May I suggest that there is the core truth regarding our purpose in life and in death. That truth is that we are meant to reside in peace and love forever with our Creator. The first human knew that and decided against it. Fortunately, God did not abandon us.*
That’s a bit hard on Adam, I think this cat’s curiosity would have got the better of him too, with or without Adam as my ancestor. :eek:
Regarding the human condition, Catholicism is spot on.
🙂
I did respond to this earlier. Here’s another thought. Folks can change their strokes.
Absolutely. It’s called relativism.
How does gay marriage respect the procreative purpose of human nature? in the bronze age? in the modern age?
Not convinced that procreation is the purpose of human nature, or that civilly recognizing a bond of love between two people could in any way disrespect human nature.
 
Moral Relativism is the same; it bascially says that there are no absolutes and that therefore person A cannot tell person B that he is wrong.
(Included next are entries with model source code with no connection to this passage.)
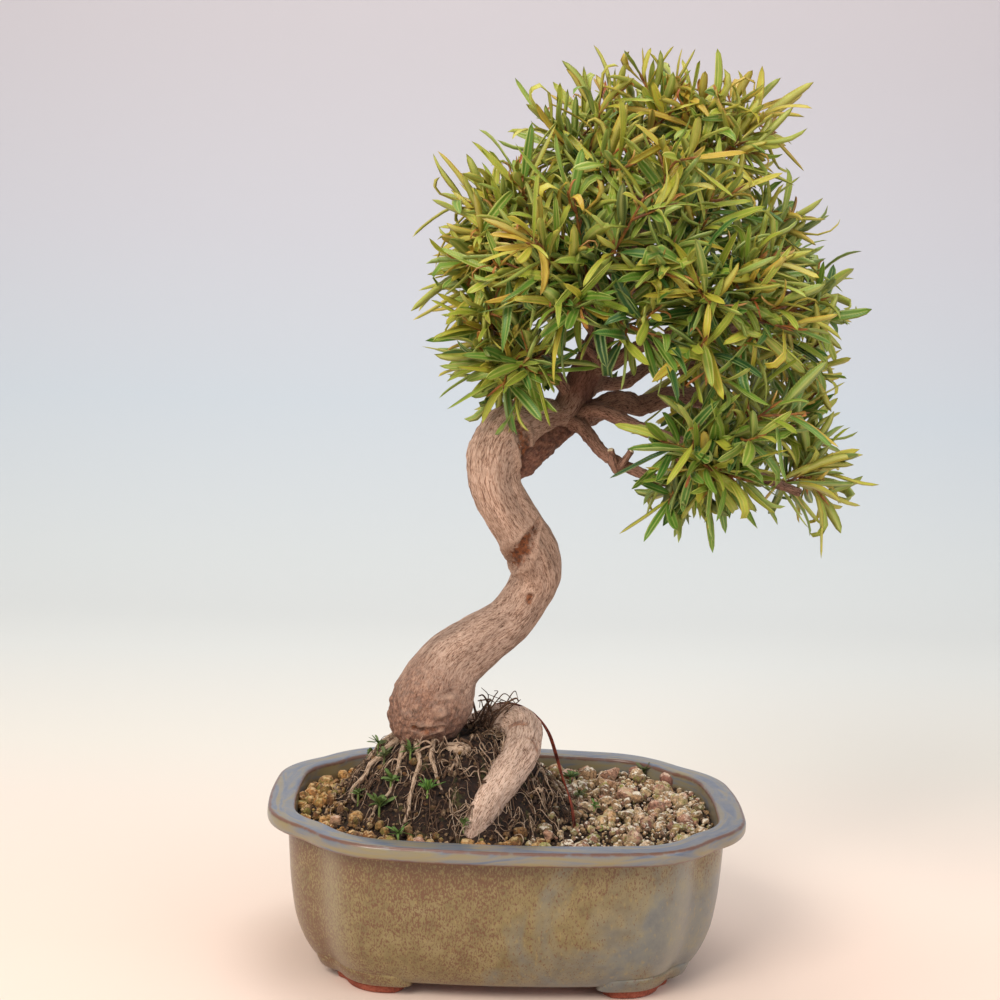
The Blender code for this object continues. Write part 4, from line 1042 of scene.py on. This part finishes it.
def make_leaves_on(twig, count, first, draw):
    """The leaves of one twig in a spiral round it, with their attributes."""
    t = np.linspace(first, 1.0, count)
    turn = LEAF_SPIRAL * np.arange(count) + draw.uniform(0, 6.28) + draw.normal(size=count) * 0.35
    opened = (1.25 - 0.70 * t) * draw.uniform(0.65, 1.35, count)
    roots, headings, along = headings_on(twig, t, turn, opened)
    headings = normalised(headings + draw.normal(size=(count, 3)) * 0.20 + np.array([0, 0, 0.10]))
    ups = np.array([0, 0, 1.0]) + along * 0.8 + draw.normal(size=(count, 3)) * 0.55
    ages = leaf_ages(roots, t, draw)
    new = ages < NEW_AGE
    lengths = draw.uniform(*LEAF_LENGTH, count) * (1.06 - 0.32 * t ** 2) * np.where(new, 0.55, 1.0)
    widths = draw.uniform(*LEAF_WIDTH, count) * (1.04 - 0.18 * t ** 2)
    widths = widths * np.where(new, 0.5, 0.86 + 0.36 * ages)
    curled = new | (draw.uniform(size=count) < 0.2)
    curls = np.where(curled, draw.uniform(0.9, 3.4, count) * draw.choice([-0.6, 1.0], count),
                     draw.normal(size=count) * 0.25)
    bends = (draw.uniform(-0.30, 0.80, count), curls, draw.normal(size=count) * 0.32,
             draw.normal(size=count) * 0.6)
    folds = draw.uniform(0.10, 0.65, count) + np.where(new, 0.35, 0.0)
    points, faces, across, v, under = leaf_mesh(roots, headings, ups, lengths, widths, bends, folds,
                                                LEAF_THICKNESS)
    per = len(points) // count
    points = kept_in_box(points.reshape(count, per, 3), roots).reshape(-1, 3)
    return points, faces, across, v, under, np.repeat(ages, per), np.repeat(draw.uniform(size=count), per)


def make_spray(number, branch, line, leaf_finish):
    """One spray: its twig and side twigs with their buds, and the leaves round them and on its branch."""
    draw = np.random.RandomState(SEED + 2000 + number)
    twigs = [line] + side_twigs(line, draw)
    leaf_parts = [make_leaves_on(line, TWIG_LEAVES, 0.08, draw)]
    leaf_parts += [make_leaves_on(twig, SIDE_LEAVES, 0.35, draw) for twig in twigs[1:]]
    leaf_parts.append(make_leaves_on(branch, BRANCH_LEAVES, 0.35, draw))
    wood_parts = []
    for twig in twigs:
        thick = np.linspace(TWIG_RADIUS if twig is line else 0.8, 0.45, len(twig))
        wood_parts.append(closed_tube(np.column_stack([twig, thick]), 6, 12))
        tip = twig[-1]
        way = normalised(twig[-1] - twig[-2])
        bud = [(*(tip + way * reach), radius) for reach, radius in BUD]
        wood_parts.append(closed_tube(bud, 5, 7))
    points, faces, across, v, under, age, chance = join(leaf_parts)
    leaves = put_mesh("leaves_%02d" % number, points, faces, leaf_finish, "fig_leaf",
                      across=across, along=v, under=under, age=age, chance=chance)
    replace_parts(leaves, "spray_%02d" % number)
    return join(wood_parts)


def make_sprays(lines, leaf_finish, twig_finish):
    wood = [make_spray(k + 1, branch, line, leaf_finish) for k, (_, branch, line) in enumerate(lines)]
    return put_wood("twigs", wood, twig_finish)


# Wire and weeds

def make_wire(finish):
    """Two strands laid side by side that turn slowly round each other."""
    rows = smooth_path([(*point, TIE_WIRE_RADIUS) for point in TIE_WIRE], 120)
    parts = []
    _, side, up = frames(rows[:, :3])
    phase = np.linspace(0, 8, len(rows))
    for half_turn in (0, np.pi):
        shift = side * np.cos(phase + half_turn)[:, None] + up * np.sin(phase + half_turn)[:, None]
        strand = np.column_stack([rows[:, :3] + shift * STRAND_OFFSET, np.full(len(rows), STRAND_RADIUS)])
        parts.append(closed_tube(strand, 10, 160))
    points, faces, _, _ = join(parts)
    wire = put_mesh("copper_wire", points, faces, finish, "copper_wire")
    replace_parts(wire, "tie_wire")


def make_weed(name, x, y, count, length, width, rise, finish):
    """A weed: a short stem and leaves in a star, in two whorls."""
    draw = np.random.RandomState(SEED + int(abs(x)))
    low = float(ground(x, y))
    stem = [(x, y, low - 4.0, 0.7), (x, y, low, 0.6), (x, y, low + WEED_RISE, 0.4)]
    count = count * 2
    turn = 2 * np.pi * np.arange(count) / (count / 2) + draw.uniform(-0.5, 0.5, count)
    tilt = rise + draw.uniform(-0.6, 0.5, count)
    headings = np.column_stack([np.cos(turn) * np.cos(tilt), np.sin(turn) * np.cos(tilt), np.sin(tilt)])
    whorl = np.arange(count) % 2
    roots = np.tile([x, y, low + WEED_RISE - 0.5], (count, 1)) - np.array([0, 0, 1.2]) * whorl[:, None]
    ups = np.tile([0.0, 0.0, 1.0], (count, 1))
    lengths = length * draw.uniform(0.5, 1.05, count)
    bends = (draw.uniform(0.0, 0.8, count), np.zeros(count), draw.normal(size=count) * 0.2,
             draw.normal(size=count) * 0.3)
    points, faces, across, _, _ = leaf_mesh(roots, headings, ups, lengths, np.full(count, width), bends,
                                            draw.uniform(0.1, 0.4, count), WEED_THICKNESS)
    stem_points, stem_faces, _, _ = closed_tube(stem, 8, 8)
    plain = np.zeros(len(stem_points))
    points, faces, across = join([(points, faces, across), (stem_points, stem_faces, plain)])
    return put_mesh(name, points, faces, finish, "weed_leaf", across=across,
                    dull=np.full(len(points), draw.uniform(0, 1)))


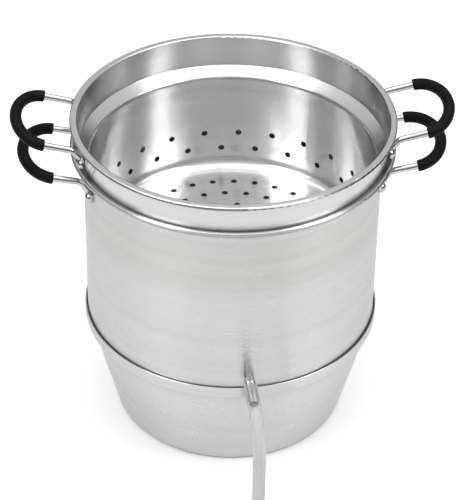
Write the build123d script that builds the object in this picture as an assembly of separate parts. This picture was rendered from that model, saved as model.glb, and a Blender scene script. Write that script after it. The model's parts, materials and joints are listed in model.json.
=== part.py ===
from build123d import *
import math
import os

# Three-tier aluminium steam juicer: a water pan, a juice kettle that nests in the
# pan's collar, and a steamer basket that hangs in the kettle.  Millimetres.
# Frame: Z up, origin at the middle of the pan's flat base, handles along +X and -X,
# juice spout towards -Y, turned off square by SPOUT_TURN as it is on the real one.

# ---------------------------------------------------------------- sizes
SHEET = 1.4                 # spun sheet thickness

PAN_BASE_R = 111.3          # outer radius of the pan's base
PAN_CORNER = 5.0            # outer radius of the base corner
PAN_TOP_R = 134.9           # outer radius of the tapered wall under the collar
PAN_LEDGE_Z = 102.2         # underside of the ledge
COLLAR_R = 140.4            # outer radius of the pan's collar
COLLAR_TOP = 113.6          # top edge of the collar

SEAT_GAP = 0.3              # clearance under each nested tier
KETTLE_Z0 = PAN_LEDGE_Z + SHEET + SEAT_GAP   # underside of the kettle
KETTLE_R_LOW = 138.0        # outer radius of the kettle wall, bottom
KETTLE_R_HIGH = 136.8       # outer radius of the kettle wall, top
FLARE_Z = 280.0             # where the kettle wall starts to flare
FLARE_SLOPE = 0.79          # rise of the flare for each millimetre outwards
KETTLE_BEAD_R = 146.3       # ring radius of the kettle's rolled edge
KETTLE_BEAD_Z = 290.1
KETTLE_BEAD_T = 2.2         # section radius of the rolled edge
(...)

Yet in telling person A that he cannot tell person B that he is wrong, you are in fact telling person A that he is wrong which violates the whole premise of moral relativism, i.e. it is self-contradictory and therefore cannot be true.
No, it says person A cannot dictate to person B, common morality comes by agreement not by tyranny.
 
What do you think is meant by God ‘being so into the inherent worth of the individual’? What do you think constitutes the ‘inherent worth of the individual’? How about if we start with the concept of ‘Dignity’. Are you able to accept the notion that all people should be afforded the opportunity to lead a dignified life? The preservation of one’s personal dignity is something which can be applied to anyone, of any shape, size, colour, sexual persuasion, gender, ability, or whatever. I’m sure you have come across many philosophers, politicians, churchmen, even Popes, who have spoken, or written on the notion of human dignity. Dignity can be hard to define, but just about all of us know what dignity represents and we can recognise the lack of it when we see it.
So presumably civil union between homosexuals is to be welcomed as it accords them equal dignity to heteros.